### Recorded data
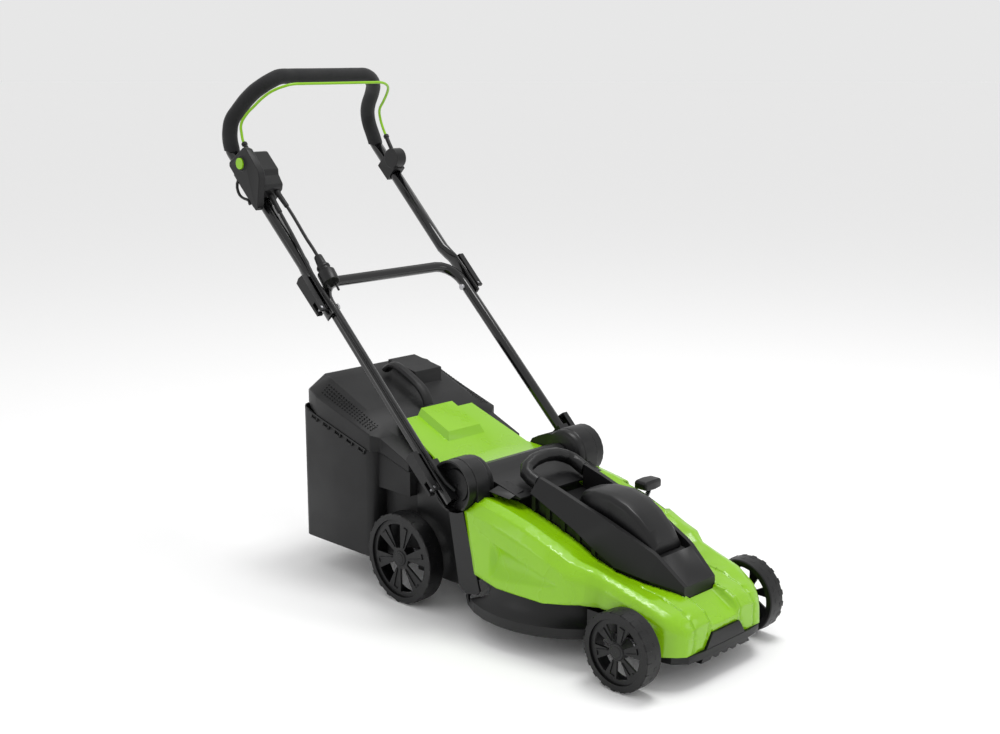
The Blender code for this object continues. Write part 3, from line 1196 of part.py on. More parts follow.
def build_switch_box():
    outer = [(0.679, 0.002), (0.798, 0.004), (0.803, 0.010), (0.790, 0.066), (0.780, 0.072), (0.724, 0.068),
             (0.712, 0.060), (0.679, 0.012)]
    inner = [(0.700, -0.0155), (0.790, -0.0155), (0.796, 0.000), (0.790, 0.052), (0.784, 0.0575), (0.736, 0.0575),
             (0.728, 0.050), (0.706, 0.046), (0.700, 0.036)]
    shell = joined(handle_prism(outer, BOX_OUT_X, BOX_MID_X), handle_prism(inner, BOX_MID_X - 0.001, BOX_IN_X))
    collar = handle_rod(BUTTON_S, BUTTON_N, BOX_OUT_X - 0.0035, BOX_OUT_X + 0.001, BUTTON_R + 0.0035, 18)
    shell = joined(shell, collar)
    pocket = handle_rod(BUTTON_S, BUTTON_N, BOX_OUT_X - 0.01, BOX_OUT_X + 0.0075, BUTTON_R + RUN, 18)
    return cut(shell, pocket, tube_bore(-1), bail_slot(-BAIL_X - 0.007, -BAIL_X + 0.005))


def build_bail_housing():
    clamp = handle_prism([(0.745, -0.0160), (0.788, -0.0160), (0.788, 0.020), (0.745, 0.020)], 0.1745, 0.2055)
    body = handle_rod(BAIL_S, BAIL_N - 0.002, 0.1725, 0.1985, 0.0215, 24)
    return cut(joined(clamp, body), tube_bore(1), bail_slot(BAIL_X - 0.005, BAIL_X + 0.007))


def build_bail():
    pivot = on_handle(BAIL_X, BAIL_S, BAIL_N)
    half = [pivot, (0.1855, 0.4320, 0.8400), (0.1885, 0.4480, 0.8590), (0.1870, 0.4560, 0.8750), (0.1840, 0.4610, 0.8950),
            (0.1765, 0.4530, 0.9130), (0.1610, 0.4090, 0.9510), (0.1340, 0.3820, 0.9700), (0.1160, 0.3760, 0.9740),
            (0.0600, 0.3755, 0.9745), (0.0, 0.3755, 0.9745)]
    path = smooth(half, 0.0165)
    path[-1].x = 0.0
    path += [Vector((-p.x, p.y, p.z)) for p in reversed(path[:-1])]
    return swept(path, BAIL_R, BAIL_R, sides=6)


BAIL_AXIS = on_handle(0, BAIL_S, BAIL_N)
piece("switch_box", build_switch_box(), BLACK, 0.45, origin=JOINT_AXIS)
piece("bail_housing", build_bail_housing(), BLACK, 0.45, origin=JOINT_AXIS)
piece("bail", build_bail(), GREEN, 0.35, origin=BAIL_AXIS)
piece("start_button", handle_rod(BUTTON_S, BUTTON_N, BOX_OUT_X - 0.0058, BOX_OUT_X + 0.0020, BUTTON_R, 20), GREEN, 0.35,
      origin=on_handle(BOX_OUT_X, BUTTON_S, BUTTON_N))


def relief(start, end, wide, narrow):
    """A tapered strain relief from a housing to the point where its cord comes out."""
    direction = (end - start).normalized()
    length = (end - start).length
    shape = [(0, 0), (wide, 0), (wide, 0.004), (wide * 0.85, 0.006), (narrow, length), (0, length)]
    return turned(shape, direction, start, 14)


MAINS_EXIT = on_handle(-0.1715, 0.6995, 0.0300)
MAINS_END = on_handle(-0.1695, 0.6600, 0.0305)
MOTOR_EXIT = on_handle(-0.1815, 0.6995, 0.0200)
MOTOR_END = on_handle(-0.1835, 0.6560, 0.0190)
PLUG_TOP = on_handle(-0.1710, 0.5290, 0.0315)
PLUG_TIP = on_handle(-0.1790, 0.4440, 0.0305)
piece("mains_relief", relief(MAINS_EXIT, MAINS_END, 0.0065, 0.0048), BLACK, 0.6, origin=JOINT_AXIS)
piece("motor_relief", relief(MOTOR_EXIT, MOTOR_END, 0.0062, 0.0050), BLACK, 0.6, origin=JOINT_AXIS)


def cord(name, points, radius):
    """A flexible lead as a round tube along a smooth route."""
    route = smooth(points, radius * 2 * 3.2)
    data = bpy.data.curves.new(name, "CURVE")
    data.dimensions = "3D"
    spline = data.splines.new("POLY")
    spline.points.add(len(route) - 1)
    for point, place_ in zip(spline.points, route):
        point.co = (*place_, 1.0)
    data.bevel_depth = radius
    data.bevel_resolution = 2
    data.use_fill_caps = True
    data.materials.append(material(name, BLACK, 0.6))
    item = bpy.data.objects.new(name, data)
    item.parent = mower
    bpy.context.collection.objects.link(item)


def beyond(start, end, distance):
    """A point past END, on the line from START."""
    return end + (end - start).normalized() * distance


cord("mains_lead", [beyond(MAINS_EXIT, MAINS_END, GAP), beyond(MAINS_EXIT, MAINS_END, 0.010),
                    on_handle(-0.1700, 0.6200, 0.0312), on_handle(-0.1718, 0.5750, 0.0315),
                    beyond(PLUG_TIP, PLUG_TOP, 0.008), beyond(PLUG_TIP, PLUG_TOP, GAP)], PIGTAIL_R)
SPLIT_S = CROSSBAR_S + 0.014
cord("motor_lead_upper", [beyond(MOTOR_EXIT, MOTOR_END, GAP), beyond(MOTOR_EXIT, MOTOR_END, 0.012),
                          on_handle(-0.1860, 0.600, 0.0182), on_handle(-0.1920, 0.540, 0.0190),
                          on_handle(-0.1965, SPLIT_S, 0.0192)], LEAD_R)
cord("motor_lead_lower", [on_handle(-0.1965, SPLIT_S - GAP, 0.0192), on_handle(-0.1970, 0.455, 0.0192),
                          on_handle(-0.1930, 0.400, 0.0175),
                          on_handle(-0.1890, 0.300, 0.0160), on_handle(-0.1890, 0.150, 0.0162),
                          on_handle(-0.1890, 0.070, 0.0180), on_handle(-0.1885, 0.030, 0.0195),
                          on_handle(-0.1865, 0.006, 0.0190), on_handle(-0.1820, -0.012, 0.0182),
                          on_handle(-0.1757, -0.023, 0.0180)], LEAD_R)


def build_plug():
    heading = (PLUG_TIP - PLUG_TOP).normalized()
    shape = [(0, 0), (0.0075, 0), (0.0085, 0.002), (0.0100, 0.022), (0.0135, 0.026), (0.0140, 0.030),
             (0.0120, 0.033), (0.0125, 0.037), (PLUG_R, 0.041), (PLUG_R, 0.066), (PLUG_R - 0.001, 0.067), (0, 0.067)]
    body = turned(shape, heading, PLUG_TOP, 16)
    across = heading.cross(FACING).normalized()
    pins = []
    for sign in (-1, 1):
        start = PLUG_TOP + heading * 0.066 + across * 0.0095 * sign
        pins.append(turned([(0, 0), (0.0024, 0), (0.0024, 0.019), (0, 0.020)], heading, start, 10))
    return joined(body, *pins)


piece("mains_plug", build_plug(), BLACK, 0.5, origin=FOLD_AXIS)
hook_path = smooth([on_handle(-0.213, 0.765, 0.0028), on_handle(-0.213, 0.766, -0.008), on_handle(-0.214, 0.757, -0.018),
                    on_handle(-0.214, 0.742, -0.022), on_handle(-0.213, 0.728, -0.017), on_handle(-0.212, 0.718, -0.010),
                    on_handle(-0.212, 0.708, -0.013)], 0.008)
piece("cord_hook", swept(hook_path, PIN_R, PIN_R, sides=6), BLACK, 0.45, origin=JOINT_AXIS)
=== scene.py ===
# %% [markdown]
# # A corded push lawn mower
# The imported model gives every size, place and joint. This lesson only dresses it: each hard part gets
# softened edges and a real finish, and the wheels, vents and clips get the detail that a plain solid lacks.

import json
import math

import bmesh
import bpy
from mathutils import Matrix, Vector


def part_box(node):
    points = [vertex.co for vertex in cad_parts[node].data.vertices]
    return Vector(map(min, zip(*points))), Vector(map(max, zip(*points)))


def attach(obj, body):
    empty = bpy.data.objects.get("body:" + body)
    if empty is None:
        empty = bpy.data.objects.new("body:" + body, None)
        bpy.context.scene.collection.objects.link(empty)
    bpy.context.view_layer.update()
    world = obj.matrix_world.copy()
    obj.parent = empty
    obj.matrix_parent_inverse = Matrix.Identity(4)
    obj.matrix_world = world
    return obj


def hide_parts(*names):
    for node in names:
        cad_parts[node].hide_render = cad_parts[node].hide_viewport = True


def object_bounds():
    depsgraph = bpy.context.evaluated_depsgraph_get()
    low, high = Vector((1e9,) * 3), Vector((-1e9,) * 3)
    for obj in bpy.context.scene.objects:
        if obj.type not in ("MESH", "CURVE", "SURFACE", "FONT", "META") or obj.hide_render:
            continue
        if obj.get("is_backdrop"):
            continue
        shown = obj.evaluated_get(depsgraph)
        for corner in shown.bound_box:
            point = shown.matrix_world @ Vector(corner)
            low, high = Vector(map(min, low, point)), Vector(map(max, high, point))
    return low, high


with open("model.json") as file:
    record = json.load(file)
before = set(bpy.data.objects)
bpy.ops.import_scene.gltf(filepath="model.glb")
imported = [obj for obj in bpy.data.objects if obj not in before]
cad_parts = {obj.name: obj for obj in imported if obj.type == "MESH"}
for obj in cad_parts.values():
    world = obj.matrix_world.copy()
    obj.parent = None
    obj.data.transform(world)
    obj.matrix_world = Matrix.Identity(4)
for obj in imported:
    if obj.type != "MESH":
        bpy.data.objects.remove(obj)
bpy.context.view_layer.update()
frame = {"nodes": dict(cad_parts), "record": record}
bodies = frame["record"]["behaviour"]["bodies"]
body_of = {node: body for body, nodes in bodies.items() for node in nodes}

# %% [markdown]
# ## Camera
# A mower is usually shown from its front corner, a little above the handle's joint. The camera stands about
# two metres away on the side of the switch box, looking down by an eighth of a right angle.

# %% Set the camera
AZIMUTH = math.radians(-45.38)
ELEVATION = math.radians(12.51)
back = Vector((math.sin(AZIMUTH) * math.cos(ELEVATION), -math.cos(AZIMUTH) * math.cos(ELEVATION),
               math.sin(ELEVATION)))
camera_data = bpy.data.cameras.new("camera")
camera_data.lens = 51.29
camera_data.sensor_width = 36.0
camera_data.clip_end = 50.0
camera = bpy.data.objects.new("camera", camera_data)
camera.location = (-1.888, -1.898, 1.039)
camera.rotation_mode = "QUATERNION"
camera.rotation_quaternion = (-back).to_track_quat("-Z", "Y")
bpy.context.collection.objects.link(camera)
bpy.context.scene.camera = camera
print("camera at", tuple(round(v, 3) for v in camera.location))

# %% [markdown]
# ## Colours and the node helper
# Paint charts give colours as hex numbers in sRGB, while a shader mixes light, so one function turns them
# to linear values. A second function adds a node with its settings and its links in one line.


# %% Two helpers for materials
def linear(hex_colour):
    values = [int(hex_colour[i:i + 2], 16) / 255 for i in (1, 3, 5)]
    return tuple(v / 12.92 if v <= 0.04045 else ((v + 0.055) / 1.055) ** 2.4 for v in values) + (1.0,)


def add_node(tree, kind, settings=None, links=None):
    node = tree.nodes.new(kind)
    for key, value in (settings or {}).items():
        if key in node.inputs:
            node.inputs[key].default_value = value
        else:
            setattr(node, key, value)
    for key, source in (links or {}).items():
        tree.links.new(source, node.inputs[key])
    return node


print("green in linear light:", [round(v, 3) for v in linear("#8CC600")])

# %% [markdown]
# ## A moulded plastic
# Nearly all of this mower is injection-moulded ABS or polypropylene. The steel mould leaves a fine grain,
# the gloss changes a little over large panels, and handling dulls it in soft patches. So one recipe with a
# grain size, a grain depth and two roughness limits serves all of them, and each finish keeps its own name.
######
■ **Task brief**
Your task is to extract exactly the lines starting at the line with "BLACK, 0.5, origin=FOLD_AXIS)" and ending at the line with "if obj.type not", including both ends, and no other lines.

■ **Solution for this exercise**
piece("mains_plug", build_plug(), BLACK, 0.5, origin=FOLD_AXIS)
hook_path = smooth([on_handle(-0.213, 0.765, 0.0028), on_handle(-0.213, 0.766, -0.008), on_handle(-0.214, 0.757, -0.018),
                    on_handle(-0.214, 0.742, -0.022), on_handle(-0.213, 0.728, -0.017), on_handle(-0.212, 0.718, -0.010),
                    on_handle(-0.212, 0.708, -0.013)], 0.008)
piece("cord_hook", swept(hook_path, PIN_R, PIN_R, sides=6), BLACK, 0.45, origin=JOINT_AXIS)
=== scene.py ===
# %% [markdown]
# # A corded push lawn mower
# The imported model gives every size, place and joint. This lesson only dresses it: each hard part gets
# softened edges and a real finish, and the wheels, vents and clips get the detail that a plain solid lacks.

import json
import math

import bmesh
import bpy
from mathutils import Matrix, Vector


def part_box(node):
    points = [vertex.co for vertex in cad_parts[node].data.vertices]
    return Vector(map(min, zip(*points))), Vector(map(max, zip(*points)))


def attach(obj, body):
    empty = bpy.data.objects.get("body:" + body)
    if empty is None:
        empty = bpy.data.objects.new("body:" + body, None)
        bpy.context.scene.collection.objects.link(empty)
    bpy.context.view_layer.update()
    world = obj.matrix_world.copy()
    obj.parent = empty
    obj.matrix_parent_inverse = Matrix.Identity(4)
    obj.matrix_world = world
    return obj


def hide_parts(*names):
    for node in names:
        cad_parts[node].hide_render = cad_parts[node].hide_viewport = True


def object_bounds():
    depsgraph = bpy.context.evaluated_depsgraph_get()
    low, high = Vector((1e9,) * 3), Vector((-1e9,) * 3)
    for obj in bpy.context.scene.objects:
        if obj.type not in ("MESH", "CURVE", "SURFACE", "FONT", "META") or obj.hide_render:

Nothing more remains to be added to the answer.